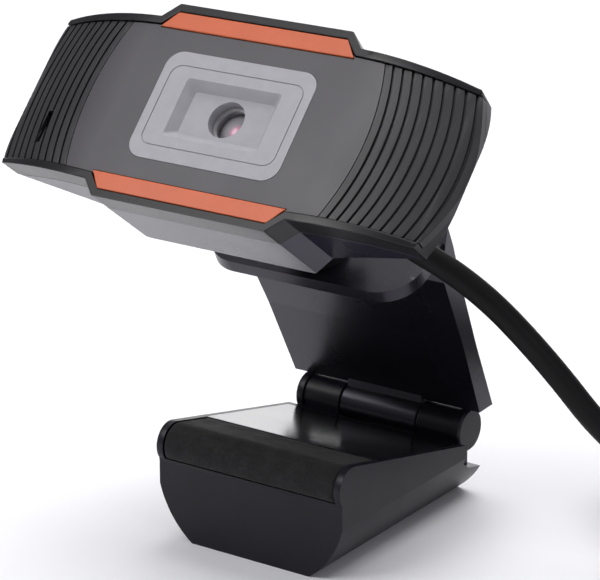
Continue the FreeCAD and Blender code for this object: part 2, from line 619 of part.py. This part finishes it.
def make_foot():
    outer = foot_side(0).common(foot_front(0))
    inner = foot_side(FOOT_WALL).common(foot_front(FOOT_WALL))
    shell = outer.cut(inner)
    lid_zone = side_prism([(PAD_REAR_Y + 0.2, top_height(PAD_REAR_Y + 0.2) + 3), (TOP_REAR[0] - 1.6, 15),
                           (TOP_REAR[0] - 1.6, top_height(TOP_REAR[0] - 1.6) - 1.5),
                           (PAD_REAR_Y + 0.2, top_height(PAD_REAR_Y + 0.2) - 1.5)], FOOT_HALF - 0.9)
    shell = shell.cut(lid_zone)
    shell = shell.cut(pad_layer(-0.5, PAD_T, PAD_HALF + 0.1))
    lo, hi = KNUCKLE_SPLIT + KNUCKLE_GAP / 2, BARREL_HALF
    for side in (-1, 1):
        x0, x1 = sorted((side * lo, side * hi))
        knuckle = rod_x(HINGE_Y, HINGE_Z, HINGE_R, x0, x1)
        web = box(x0, x1, TOP_REAR[0] - 1.5, HINGE_Y + 1.6, REAR_TOP_Z, HINGE_Z - 1.2)
        shell = shell.fuse(knuckle).fuse(web.cut(rod_x(HINGE_Y, HINGE_Z, HINGE_R - 0.3, -20, 20)))
    clear = KNUCKLE_SPLIT + KNUCKLE_GAP / 2
    shell = shell.cut(rod_x(HINGE_Y, HINGE_Z, HINGE_R + 1.2, -clear, clear))
    shell = shell.cut(rod_x(HINGE_Y, HINGE_Z, PIN_R, -20, 20))
    for x in FOOT_SCREWS:
        shell = shell.fuse(rod(V(x, 2, 1.0), Z_AXIS, 2.6, 5.0))
        shell = shell.cut(rod(V(x, 2, -1), Z_AXIS, 1.9, 2.2)).cut(rod(V(x, 2, -1), Z_AXIS, 1.15, 30))
        shell = shell.cut(rod(V(x, 2, 6.0), Z_AXIS, 2.5, 12))
    keep("foot_shell", shell.removeSplitter())

    lid = lid_zone.common(foot_side(0))
    lid = lid.common(box(-FOOT_HALF + 1.0, FOOT_HALF - 1.0, PAD_REAR_Y + 0.3, TOP_REAR[0] - 1.7, 0, 30))
    for x in FOOT_SCREWS:
        lid = lid.fuse(rod(V(x, 2, 6.05), Z_AXIS, 2.4, top_height(2) - 1.2 - 6.05))
        lid = lid.cut(rod(V(x, 2, 5), Z_AXIS, 1.0, 5.2))
    keep("foot_top_plate", lid.removeSplitter())
    keep("foam_pad", pad_layer(0, PAD_T, PAD_HALF))
    screws = [screw(V(x, 2, 1.2), Z_AXIS, 8.5, 0.99, 1.8, 0.9) for x in FOOT_SCREWS]
    keep("foot_screws", group(screws))
    keep("hinge_pin", rod_x(HINGE_Y, HINGE_Z, PIN_R, -BARREL_HALF, BARREL_HALF))
    caps = [rod_x(HINGE_Y, HINGE_Z, CAP_R, *sorted((s * BARREL_HALF, s * (BARREL_HALF + CAP_T)))) for s in (-1, 1)]
    keep("hinge_caps", group([chamfered(c) for c in caps]))
    rings = []
    for side in (-1, 1):
        x0 = side * KNUCKLE_SPLIT - 0.2
        rings.append(rod_x(HINGE_Y, HINGE_Z, 2.6, x0, x0 + 0.4).cut(rod_x(HINGE_Y, HINGE_Z, PIN_R, x0 - 1, x0 + 2)))
    keep("hinge_washers", group(rings))


def chamfered(disc):
    """A disc with its outer rim broken."""
    outer_x = max(disc.BoundBox.XMax, -disc.BoundBox.XMin)
    rims = [e for e in disc.Edges if abs(abs(e.CenterOfMass.x) - outer_x) < 1e-3]
    return disc.makeChamfer(0.35, rims)


# ---------------------------------------------------------------- cable
def rounded_path(points, name):
    """Straight runs joined by tangent arcs, each as large as its two runs allow."""
    edges = []
    last = points[0]
    radii = []
    for i in range(1, len(points) - 1):
        a, b, c = points[i - 1], points[i], points[i + 1]
        u = (b - a).normalize()
        w = (c - b).normalize()
        half = math.acos(max(-1.0, min(1.0, u.dot(w)))) / 2
        cut = 0.45 * min((b - a).Length, (c - b).Length)
        radius = cut / math.tan(half)
        radii.append(round(radius, 1))
        start, end = b - u * cut, b + w * cut
        bisector = (w - u).normalize()
        centre = b + bisector * (radius / math.cos(half))
        middle = centre - bisector * radius
        if last.distanceToPoint(start) > 1e-6:
            edges.append(Part.LineSegment(last, start).toShape())
        edges.append(Part.Arc(start, middle, end).toShape())
        last = end
    edges.append(Part.LineSegment(last, points[-1]).toShape())
    print(name, "radii", radii)
    return Part.Wire(edges)


def tube(points, diameter, name):
    path = rounded_path(points, name)
    direction = (points[1] - points[0]).normalize()
    circle = Part.Wire(Part.makeCircle(diameter / 2, points[0], direction))
    solid = path.makePipeShell([circle], True, True)
    area = math.pi * diameter ** 2 / 4
    print(name, "length", round(path.Length, 1), "volume ratio", round(solid.Volume / (area * path.Length), 4))
    return solid


def make_cable():
    exit_at = HEAD.multVec(EXIT_LOCAL)
    direction = V(GROMMET_DIR).normalize()
    tip = exit_at + direction * GROMMET_L
    grommet = Part.makeCone(3.0, CABLE_D / 2 + 0.35, GROMMET_L, exit_at, direction)
    grommet = grommet.fuse(rod(exit_at - direction * 3.4, direction, 2.95, 3.6))
    grommet = grommet.cut(rod(exit_at - direction * 6, direction, CABLE_D / 2, GROMMET_L + 12)).removeSplitter()
    keep("cable_grommet", grommet)
    start = exit_at - direction * 3.4
    keep("usb_cable", tube([start, tip] + ROUTE, CABLE_D, "usb_cable"))
    span = COIL_COLUMNS * CABLE_D / 2
    height = COIL_LAYERS * CABLE_D
    cx, cy = COIL_AT
    coil = rod(V(cx, cy, TIE_T), Z_AXIS, COIL_MID_R + span, height)
    coil = coil.cut(rod(V(cx, cy, -1), Z_AXIS, COIL_MID_R - span, 30))
    keep("usb_coil", coil)
    band = rod(V(cx, cy, 0), Z_AXIS, COIL_MID_R + span + TIE_T, height + 2 * TIE_T)
    band = band.cut(rod(V(cx, cy, -1), Z_AXIS, COIL_MID_R - span - TIE_T, 30)).cut(coil)
    ties = [band.common(box(cx - 40, cx, cy - 2.5, cy + 2.5, -1, 30)),
            band.common(box(cx, cx + 40, cy - 2.5, cy + 2.5, -1, 30))]
    keep("cable_ties", group(ties))
    make_plug()


def make_plug():
    """A USB-A plug that lies beside the coil, and the tail that leads to it."""
    keep("usb_cable_tail", tube(TAIL, CABLE_D, "usb_cable_tail"))
    turn = FreeCAD.Placement(TAIL[-1], FreeCAD.Rotation(Z_AXIS, PLUG_TURN))
    length, width, height = PLUG_BODY
    body = box(-width / 2, width / 2, PLUG_RELIEF, PLUG_RELIEF + length, -height / 2, height / 2)
    body = body.makeFillet(1.4, [e for e in body.Edges if abs(e.tangentAt(e.FirstParameter).y) > 0.9])
    relief = Part.makeCone(CABLE_D / 2 + 0.4, 3.4, PLUG_RELIEF, V(0, 0, 0), Y_AXIS)
    keep("usb_plug_body", placed(body.fuse(relief).removeSplitter(), turn))
    sl, sw, sh = PLUG_SHELL
    y0 = PLUG_RELIEF + length
    shell = box(-sw / 2, sw / 2, y0, y0 + sl, -sh / 2, sh / 2)
    shell = shell.cut(box(-sw / 2 + 0.35, sw / 2 - 0.35, y0 + 0.5, y0 + sl + 1, -sh / 2 + 0.35, sh / 2 - 0.35))
    for x in (-2.6, 2.6):
        shell = shell.cut(box(x - 1.1, x + 1.1, y0 + 5.4, y0 + 7.6, sh / 2 - 1, sh))
    keep("usb_plug_shell", placed(shell, turn))
    tongue = box(-sw / 2 + 0.4, sw / 2 - 0.4, y0 + 0.5, y0 + sl - 0.6, -sh / 2 + 0.36, -0.2)
    keep("usb_plug_tongue", placed(tongue, turn))


def main():
    os.makedirs("parts", exist_ok=True)
    make_foot()
    make_arm()
    make_neck()
    make_head()
    make_cable()
    for name, shape in NODES.items():
        solids = shape.Solids
        bad = [s for s in solids if not s.isValid() or s.Volume < 0.01]
        print(name, "solids", len(solids), "volume", round(shape.Volume, 1), "BAD" if bad or not solids else "")
        shape.exportStep("parts/" + name + ".step")


main()
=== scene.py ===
import bpy
import math
from mathutils import Matrix, Vector


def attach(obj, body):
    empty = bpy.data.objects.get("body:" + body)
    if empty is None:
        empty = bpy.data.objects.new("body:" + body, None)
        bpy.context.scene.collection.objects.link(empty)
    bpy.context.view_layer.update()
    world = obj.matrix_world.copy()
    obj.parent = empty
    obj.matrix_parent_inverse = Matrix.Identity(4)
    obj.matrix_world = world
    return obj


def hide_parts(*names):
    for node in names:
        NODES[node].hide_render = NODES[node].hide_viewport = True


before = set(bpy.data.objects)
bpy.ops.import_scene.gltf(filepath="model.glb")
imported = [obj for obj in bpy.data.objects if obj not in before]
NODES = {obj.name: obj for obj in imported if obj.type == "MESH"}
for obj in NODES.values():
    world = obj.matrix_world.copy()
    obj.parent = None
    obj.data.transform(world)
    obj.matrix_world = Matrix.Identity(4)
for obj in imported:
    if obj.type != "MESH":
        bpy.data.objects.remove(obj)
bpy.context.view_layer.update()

MM = 0.001


# ---------------------------------------------------------------- camera
CAMERA_AZIMUTH = math.radians(34.53)
CAMERA_ELEVATION = math.radians(18.83)
CAMERA_AIM = (-4.60, 37.05)      # across and up the view, from the origin
CAMERA_DISTANCE = 478.14
CAMERA_LENS = 173.61
SENSOR_WIDTH = 36.0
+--
* TASK:
Return only the stretch of the material above from the line holding "tongue = box(-sw" through the line holding "NODES[node].hide_render = NODES[node].hide_viewport", copied exactly.

* THE ANSWER:
    tongue = box(-sw / 2 + 0.4, sw / 2 - 0.4, y0 + 0.5, y0 + sl - 0.6, -sh / 2 + 0.36, -0.2)
    keep("usb_plug_tongue", placed(tongue, turn))


def main():
    os.makedirs("parts", exist_ok=True)
    make_foot()
    make_arm()
    make_neck()
    make_head()
    make_cable()
    for name, shape in NODES.items():
        solids = shape.Solids
        bad = [s for s in solids if not s.isValid() or s.Volume < 0.01]
        print(name, "solids", len(solids), "volume", round(shape.Volume, 1), "BAD" if bad or not solids else "")
        shape.exportStep("parts/" + name + ".step")


main()
=== scene.py ===
import bpy
import math
from mathutils import Matrix, Vector


def attach(obj, body):
    empty = bpy.data.objects.get("body:" + body)
    if empty is None:
        empty = bpy.data.objects.new("body:" + body, None)
        bpy.context.scene.collection.objects.link(empty)
    bpy.context.view_layer.update()
    world = obj.matrix_world.copy()
    obj.parent = empty
    obj.matrix_parent_inverse = Matrix.Identity(4)
    obj.matrix_world = world
    return obj


def hide_parts(*names):
    for node in names:
        NODES[node].hide_render = NODES[node].hide_viewport = True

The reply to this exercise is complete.